### CAD and scene scripts
• • • •
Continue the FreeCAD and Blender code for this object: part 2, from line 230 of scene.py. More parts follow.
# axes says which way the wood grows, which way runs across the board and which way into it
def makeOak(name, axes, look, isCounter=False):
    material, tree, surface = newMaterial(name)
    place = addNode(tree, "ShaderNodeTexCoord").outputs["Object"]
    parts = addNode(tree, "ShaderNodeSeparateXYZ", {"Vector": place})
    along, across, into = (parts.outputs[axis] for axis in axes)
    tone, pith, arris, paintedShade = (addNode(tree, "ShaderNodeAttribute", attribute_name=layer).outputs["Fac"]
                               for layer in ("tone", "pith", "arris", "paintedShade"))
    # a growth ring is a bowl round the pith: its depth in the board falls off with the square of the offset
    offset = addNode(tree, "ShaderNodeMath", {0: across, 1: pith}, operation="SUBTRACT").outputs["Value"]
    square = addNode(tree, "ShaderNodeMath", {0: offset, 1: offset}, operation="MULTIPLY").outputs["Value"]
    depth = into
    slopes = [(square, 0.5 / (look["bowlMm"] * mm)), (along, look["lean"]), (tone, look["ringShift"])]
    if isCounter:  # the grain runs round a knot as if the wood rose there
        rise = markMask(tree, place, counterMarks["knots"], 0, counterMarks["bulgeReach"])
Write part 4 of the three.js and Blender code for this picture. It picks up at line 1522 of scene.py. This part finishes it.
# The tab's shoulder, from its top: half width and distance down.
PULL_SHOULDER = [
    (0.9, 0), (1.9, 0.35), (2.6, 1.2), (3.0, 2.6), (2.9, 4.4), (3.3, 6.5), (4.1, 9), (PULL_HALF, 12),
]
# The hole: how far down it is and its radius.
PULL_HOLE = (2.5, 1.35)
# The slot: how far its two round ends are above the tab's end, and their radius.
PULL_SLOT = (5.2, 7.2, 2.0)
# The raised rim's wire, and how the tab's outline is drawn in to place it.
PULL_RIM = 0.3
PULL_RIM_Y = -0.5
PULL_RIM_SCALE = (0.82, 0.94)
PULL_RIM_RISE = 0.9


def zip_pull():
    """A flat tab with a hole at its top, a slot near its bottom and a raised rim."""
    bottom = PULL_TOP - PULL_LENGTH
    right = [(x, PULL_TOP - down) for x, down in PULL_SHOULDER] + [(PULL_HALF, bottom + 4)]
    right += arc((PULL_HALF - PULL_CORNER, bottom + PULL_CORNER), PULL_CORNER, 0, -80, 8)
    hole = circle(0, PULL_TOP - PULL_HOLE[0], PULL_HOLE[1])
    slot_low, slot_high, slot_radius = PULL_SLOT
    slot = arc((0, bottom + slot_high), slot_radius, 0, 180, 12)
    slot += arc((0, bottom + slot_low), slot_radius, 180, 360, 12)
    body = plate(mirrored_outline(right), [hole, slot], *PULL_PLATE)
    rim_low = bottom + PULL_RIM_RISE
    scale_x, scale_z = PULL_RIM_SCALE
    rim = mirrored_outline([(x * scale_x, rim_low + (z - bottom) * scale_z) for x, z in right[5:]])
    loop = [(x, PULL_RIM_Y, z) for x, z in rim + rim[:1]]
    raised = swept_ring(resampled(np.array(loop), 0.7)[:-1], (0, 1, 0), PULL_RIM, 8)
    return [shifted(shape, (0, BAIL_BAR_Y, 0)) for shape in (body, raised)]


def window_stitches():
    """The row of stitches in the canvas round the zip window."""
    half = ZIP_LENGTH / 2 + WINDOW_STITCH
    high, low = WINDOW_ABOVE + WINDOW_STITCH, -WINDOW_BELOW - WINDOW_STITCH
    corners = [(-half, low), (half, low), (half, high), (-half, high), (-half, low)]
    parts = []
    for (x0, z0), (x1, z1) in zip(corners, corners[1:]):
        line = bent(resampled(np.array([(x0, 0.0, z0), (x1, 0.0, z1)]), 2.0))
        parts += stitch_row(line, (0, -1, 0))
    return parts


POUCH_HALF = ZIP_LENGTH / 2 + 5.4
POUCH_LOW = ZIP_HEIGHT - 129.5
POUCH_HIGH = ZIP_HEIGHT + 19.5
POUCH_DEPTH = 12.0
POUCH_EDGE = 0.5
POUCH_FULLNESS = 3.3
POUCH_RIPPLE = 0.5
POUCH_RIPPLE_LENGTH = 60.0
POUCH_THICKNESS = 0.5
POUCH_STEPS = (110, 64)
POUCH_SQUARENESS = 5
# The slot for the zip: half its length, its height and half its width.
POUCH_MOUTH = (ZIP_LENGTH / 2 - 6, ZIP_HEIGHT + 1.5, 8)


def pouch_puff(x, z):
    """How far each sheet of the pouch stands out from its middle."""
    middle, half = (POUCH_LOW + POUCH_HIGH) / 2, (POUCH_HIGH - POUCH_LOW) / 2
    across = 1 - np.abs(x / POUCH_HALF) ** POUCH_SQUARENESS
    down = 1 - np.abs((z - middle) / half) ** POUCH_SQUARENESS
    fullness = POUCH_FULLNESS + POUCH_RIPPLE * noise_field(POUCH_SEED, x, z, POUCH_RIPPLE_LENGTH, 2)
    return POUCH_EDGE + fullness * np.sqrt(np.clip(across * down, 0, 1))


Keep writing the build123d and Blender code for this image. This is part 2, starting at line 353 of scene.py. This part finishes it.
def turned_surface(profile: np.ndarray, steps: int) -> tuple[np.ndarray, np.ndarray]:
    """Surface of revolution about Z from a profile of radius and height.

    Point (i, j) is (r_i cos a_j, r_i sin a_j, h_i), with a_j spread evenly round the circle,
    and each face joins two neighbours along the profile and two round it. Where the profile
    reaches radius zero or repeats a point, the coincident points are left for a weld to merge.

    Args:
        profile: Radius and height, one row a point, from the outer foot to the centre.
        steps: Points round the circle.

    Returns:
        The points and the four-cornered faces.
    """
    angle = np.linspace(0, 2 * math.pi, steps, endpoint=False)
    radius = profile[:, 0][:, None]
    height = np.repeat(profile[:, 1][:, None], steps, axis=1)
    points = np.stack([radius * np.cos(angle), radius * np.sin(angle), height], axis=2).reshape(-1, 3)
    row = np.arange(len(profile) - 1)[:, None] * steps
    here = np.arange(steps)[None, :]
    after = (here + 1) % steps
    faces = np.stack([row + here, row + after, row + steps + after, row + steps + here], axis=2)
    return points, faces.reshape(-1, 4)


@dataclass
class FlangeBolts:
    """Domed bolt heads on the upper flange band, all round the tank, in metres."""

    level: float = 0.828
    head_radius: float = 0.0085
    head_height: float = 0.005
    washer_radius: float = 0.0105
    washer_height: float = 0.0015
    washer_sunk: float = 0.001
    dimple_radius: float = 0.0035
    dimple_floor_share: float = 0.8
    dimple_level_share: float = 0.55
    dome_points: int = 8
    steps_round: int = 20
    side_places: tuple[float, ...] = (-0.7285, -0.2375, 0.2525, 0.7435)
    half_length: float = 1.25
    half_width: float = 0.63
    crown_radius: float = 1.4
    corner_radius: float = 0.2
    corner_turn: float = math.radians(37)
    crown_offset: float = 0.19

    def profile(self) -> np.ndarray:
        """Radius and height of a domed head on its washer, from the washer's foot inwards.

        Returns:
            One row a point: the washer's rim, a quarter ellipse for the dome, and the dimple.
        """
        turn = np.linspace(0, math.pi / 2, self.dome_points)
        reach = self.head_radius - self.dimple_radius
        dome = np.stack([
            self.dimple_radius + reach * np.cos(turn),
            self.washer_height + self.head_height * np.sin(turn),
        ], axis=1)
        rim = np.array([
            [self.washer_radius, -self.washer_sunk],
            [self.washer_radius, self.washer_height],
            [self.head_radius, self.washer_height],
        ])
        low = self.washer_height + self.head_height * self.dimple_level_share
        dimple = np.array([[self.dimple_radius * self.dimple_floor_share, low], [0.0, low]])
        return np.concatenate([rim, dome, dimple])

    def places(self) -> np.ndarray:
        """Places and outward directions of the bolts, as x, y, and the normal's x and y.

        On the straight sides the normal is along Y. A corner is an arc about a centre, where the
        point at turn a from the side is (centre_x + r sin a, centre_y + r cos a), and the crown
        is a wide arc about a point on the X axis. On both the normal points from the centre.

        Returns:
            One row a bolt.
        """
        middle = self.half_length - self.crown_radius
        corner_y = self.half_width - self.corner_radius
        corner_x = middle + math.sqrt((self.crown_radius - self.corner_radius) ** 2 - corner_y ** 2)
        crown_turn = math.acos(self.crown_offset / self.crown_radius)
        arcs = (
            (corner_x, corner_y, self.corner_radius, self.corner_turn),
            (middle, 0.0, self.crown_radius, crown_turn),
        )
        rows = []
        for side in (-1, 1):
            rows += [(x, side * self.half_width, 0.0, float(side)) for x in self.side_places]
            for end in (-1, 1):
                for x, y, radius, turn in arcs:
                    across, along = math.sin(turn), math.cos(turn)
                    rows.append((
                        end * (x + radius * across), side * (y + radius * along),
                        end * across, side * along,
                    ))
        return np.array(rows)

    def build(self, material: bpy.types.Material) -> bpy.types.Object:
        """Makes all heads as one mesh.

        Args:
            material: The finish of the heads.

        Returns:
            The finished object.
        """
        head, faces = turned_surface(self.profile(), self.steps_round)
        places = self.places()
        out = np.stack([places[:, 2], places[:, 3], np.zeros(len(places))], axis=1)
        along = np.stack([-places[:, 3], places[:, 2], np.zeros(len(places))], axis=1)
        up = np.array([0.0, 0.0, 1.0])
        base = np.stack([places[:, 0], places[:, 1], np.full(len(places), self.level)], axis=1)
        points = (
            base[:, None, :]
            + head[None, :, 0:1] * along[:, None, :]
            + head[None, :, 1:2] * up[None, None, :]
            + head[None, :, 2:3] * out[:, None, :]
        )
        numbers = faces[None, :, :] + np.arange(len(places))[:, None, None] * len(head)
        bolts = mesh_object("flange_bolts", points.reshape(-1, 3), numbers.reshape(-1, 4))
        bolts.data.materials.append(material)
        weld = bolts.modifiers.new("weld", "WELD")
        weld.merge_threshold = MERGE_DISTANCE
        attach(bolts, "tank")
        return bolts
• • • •
### EXERCISE
Everything from the line that contains "Keep writing the" through the line that contains "radius and height." is to be transcribed exactly, and nothing outside that range.

### TASK RESULT
Keep writing the build123d and Blender code for this image. This is part 2, starting at line 353 of scene.py. This part finishes it.
def turned_surface(profile: np.ndarray, steps: int) -> tuple[np.ndarray, np.ndarray]:
    """Surface of revolution about Z from a profile of radius and height.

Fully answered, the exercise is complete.